EDIT: It did go away after restart though.
 
Last edited:

LV426

macrumors 68000
Jan 22, 2013
1,835
2,262
Even though my rMBP has 16GB RAM, it frequently taps in to swap memory. So I started cracking down on apps and processes running the background. One oddity was "com.apple.speech.recognition" eating up nearly 1GB of physical memory (even after a reboot).

So I turned it off completely by going to "System Preferences | Dictation & Speech | Dictation -> Off & Shortcut -> Off".

Voila, I got 1GB RAM back.
Is this actually a problem, or even an issue? If the blurb is to be believed Mavericks will happily max out your available RAM as a matter of course. High priority running tasks will then make priority use of uncompressed memory, and low priority tasks will have their RAM (virtually) compressed. As a last resort – new to Mavericks – stuff gets written to swap.
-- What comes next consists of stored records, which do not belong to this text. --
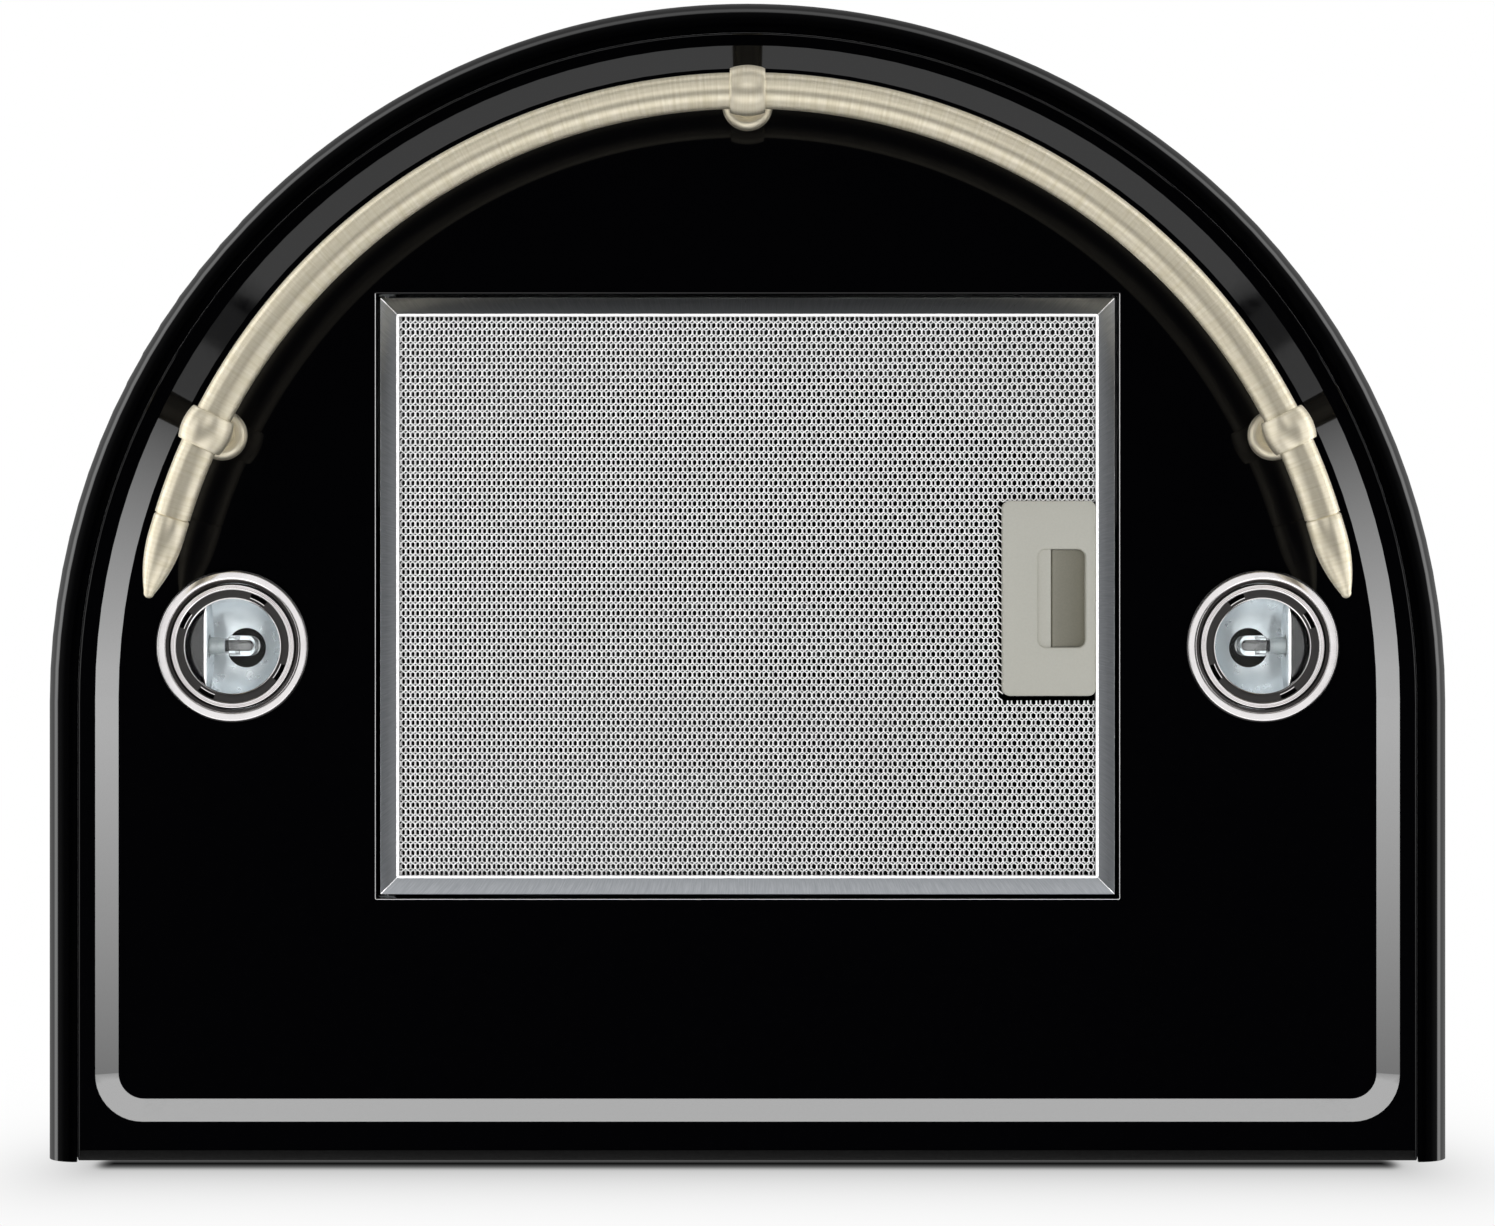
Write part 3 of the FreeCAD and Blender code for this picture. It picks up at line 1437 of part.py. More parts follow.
def mirrored_pair(shape):
    """Lamp piece at both lamps, as one group."""
    return Part.makeCompound([at_lamp(shape, side) for side in (-1, 1)])


def write(name, shape):
    """Check a piece and write it with the origin at the keyholes."""
    placed = moved(shape, 0, 0, -hang_drop)
    if not placed.isValid() or not placed.Solids:
        raise ValueError(name + " is not a valid solid")
    placed.exportStep(os.path.join("parts", name + ".step"))
    print(name, len(placed.Solids), round(placed.Volume))


def main():
    """Build and write every piece."""
    os.makedirs("parts", exist_ok=True)
    write("canopy_shell", canopy_shell())
    write("underside_panel", underside_panel())
    write("back_plate", back_plate())
    write("chimney_lower", chimney_lower())
    write("chimney_upper", chimney_upper())
    write("chimney_bracket", chimney_bracket())
    write("chimney_screws", Part.makeCompound([chimney_screw(side) for side in (-1, 1)]))
    write("scroll_front", scroll_half(-1))
    write("scroll_back", scroll_half(1))
    write("impeller", impeller())
    write("impeller_nut", impeller_nut())
    write("motor_shaft", motor_shaft())
    write("motor_body", motor_body())
    write("motor_bracket", motor_bracket())
    write("blower_screws", blower_screws())
    write("blower_mount_frame", blower_mount_frame())
    write("duct_collar", duct_collar())
    write("flap_pin", flap_pin())
    write("flap_left", flap(-1))
    write("flap_right", flap(1))
    write("transformer", transformer())
    write("terminal_box", terminal_box())
    write("cable_gland", cable_gland())
    write("capacitor", capacitor())
    write("capacitor_clip", capacitor_clip())
    write("control_bezel", control_bezel())
    write("switch_block", switch_block())
    for name, turn in zip(button_names, button_turns()):
        write("button_" + name, button(turn))
    write("rail_tube", rail_tube())
    for name, place in zip(("left", "center", "right"), bracket_places()):
        write("rail_bracket_" + name, rail_bracket(*place))
    write("rail_rosettes", Part.makeCompound([rosette(x, y) for x, y, _ in bracket_places()]))
    write("rail_screws", rail_screws())
    write("filter_frame", filter_frame())
    write("filter_mesh_front", mesh_sheet_solid(mesh_level))
    write("filter_mesh_back", mesh_sheet_solid(mesh_level + mesh_spacing))
    write("filter_hinge_lugs", filter_hinge_lugs())
    write("filter_hinge_pins", hinge_pins_group())
    write("latch_plate", latch_plate())
    write("latch_slider", latch_slider())
    for name, side in (("left", -1), ("right", 1)):
        write("rail_end_" + name, rail_end(side))
        write("lamp_trim_" + name, at_lamp(lamp_trim(), side))
        write("lamp_retainer_" + name, at_lamp(lamp_retainer(), side))
        write("lamp_glass_" + name, at_lamp(lamp_glass(), side))
        write("lamp_reflector_" + name, at_lamp(lamp_reflector(), side))
        write("lamp_bulb_" + name, at_lamp(lamp_bulb(), side))
    write("lamp_shields", mirrored_pair(lamp_shield()))
    write("lamp_sockets", mirrored_pair(lamp_socket()))
    write("lamp_housings", mirrored_pair(lamp_housing()))


main()
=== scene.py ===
"""Looks of a wall range hood: enamel canopy, grab rail, grease filter, lamps and what they hold.

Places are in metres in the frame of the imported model: X to the right, Y into the wall, Z up.
Sizes of pieces are in millimetres and angles in degrees, with heights above the hood's rim.
"""

import json
import logging
import math
from dataclasses import dataclass, replace
from enum import Enum

import bmesh
import bpy
from mathutils import Matrix, Vector


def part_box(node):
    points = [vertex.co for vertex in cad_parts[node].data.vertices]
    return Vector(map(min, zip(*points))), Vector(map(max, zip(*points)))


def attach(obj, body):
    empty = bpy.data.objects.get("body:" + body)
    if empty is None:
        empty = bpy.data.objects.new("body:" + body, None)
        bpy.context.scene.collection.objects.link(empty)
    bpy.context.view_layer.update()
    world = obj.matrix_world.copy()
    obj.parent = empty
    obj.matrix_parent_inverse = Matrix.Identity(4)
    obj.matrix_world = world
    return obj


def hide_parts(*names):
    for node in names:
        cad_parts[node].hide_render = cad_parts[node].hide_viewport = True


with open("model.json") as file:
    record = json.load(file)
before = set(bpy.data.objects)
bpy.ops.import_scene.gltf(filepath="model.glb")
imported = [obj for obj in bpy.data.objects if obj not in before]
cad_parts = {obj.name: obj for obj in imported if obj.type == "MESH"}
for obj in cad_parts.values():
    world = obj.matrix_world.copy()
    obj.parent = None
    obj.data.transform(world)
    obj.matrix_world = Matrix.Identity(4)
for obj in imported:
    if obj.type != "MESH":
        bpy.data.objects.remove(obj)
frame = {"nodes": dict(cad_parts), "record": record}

LOG = logging.getLogger("range_hood")
MM = 0.001
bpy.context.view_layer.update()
SHELL_LOW, SHELL_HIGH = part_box("canopy_shell")
RIM_Z = SHELL_LOW.z
HALF_WIDTH = SHELL_HIGH.x / MM
ARCH_Y = SHELL_LOW.y / MM + HALF_WIDTH
PANEL = 5.0
SHARP_EDGE = 35.0
MERGE_M = 1e-7
DOWN, UP = Vector((0, 0, -1)), Vector((0, 0, 1))
EAST, NORTH = Vector((1, 0, 0)), Vector((0, 1, 0))

Point = tuple[float, float]
Row = list[Vector]


class Side(Enum):
    """Left or right of the hood, as seen from the front."""

    LEFT = -1
    RIGHT = 1

    @property
    def word(self) -> str:
        """Lower-case name, as the model's nodes have it."""
        return self.name.lower()


def at(x: float, y: float, z: float) -> Vector:
    """Place in the frame, from millimetres to the right of the middle, towards the wall and above the rim."""
    return Vector((x * MM, y * MM, z * MM + RIM_Z))


def linear(code: str) -> tuple[float, float, float, float]:
    """Linear colour of an sRGB hex code.

    Args:
        code: Six hex digits after a hash.

    Returns:
        Red, green, blue and full opacity as Blender stores them.
    """
    levels = [int(code[start:start + 2], 16) / 255 for start in (1, 3, 5)]
    red, green, blue = [v / 12.92 if v <= 0.04045 else ((v + 0.055) / 1.055) ** 2.4 for v in levels]
    return red, green, blue, 1.0


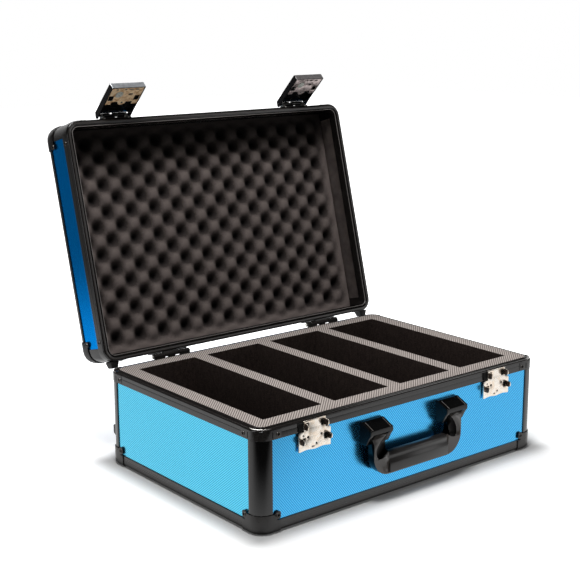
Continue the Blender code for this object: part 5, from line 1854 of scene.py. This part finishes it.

Unless your usage is showing high 'memory pressure', a much better metric, I'd say there isn't an issue,
 

nutmac

macrumors 603
Original poster
Mar 30, 2004
6,059
7,332
Is this actually a problem, or even an issue? If the blurb is to be believed Mavericks will happily max out your available RAM as a matter of course. High priority running tasks will then make priority use of uncompressed memory, and low priority tasks will have their RAM (virtually) compressed. As a last resort – new to Mavericks – stuff gets written to swap.

Unless your usage is showing high 'memory pressure', a much better metric, I'd say there isn't an issue,

No, because enhanced dictation can't be compressed all that much. So when your Mac runs out of RAM and cannot be swapped anymore (with compression), it will start to page out. And once your Mac pages out, it will thrashing and your Mac will run much slower, even if you quit all the apps. The only recourse at this point is reboot your Mac entirely to get page out-free performance back.
 

LV426

macrumors 68000
Jan 22, 2013
1,835
2,262
No, because enhanced dictation can't be compressed all that much. So when your Mac runs out of RAM and cannot be swapped anymore (with compression), it will start to page out. And once your Mac pages out, it will thrashing and your Mac will run much slower, even if you quit all the apps. The only recourse at this point is reboot your Mac entirely to get page out-free performance back.

What evidence do you have that enhanced dictation can't be compressed much? And even if that is the case, if its memory gets written to swap, that's where it will stay unless it is actually being used – that in itself will not result in 'thrashing'.
 

nutmac

macrumors 603
Original poster
Mar 30, 2004
6,059
7,332
What evidence do you have that enhanced dictation can't be compressed much? And even if that is the case, if its memory gets written to swap, that's where it will stay unless it is actually being used – that in itself will not result in 'thrashing'.

Because I frequently use around 12-14GB of physical memory (excluding cache and dictation). I use "vm_stat" from Terminal to verify actual page outs and swap outs, and while I can't verify how "compressible" enhanced dictation is, turning on dictation when I am close to maxing out physical memory triggers page outs.
 

LV426

macrumors 68000
Jan 22, 2013
1,835
2,262
turning on dictation when I am close to maxing out physical memory triggers page outs.

Of course it will. What does your graph of Memory Pressure look like? The thing that really matters.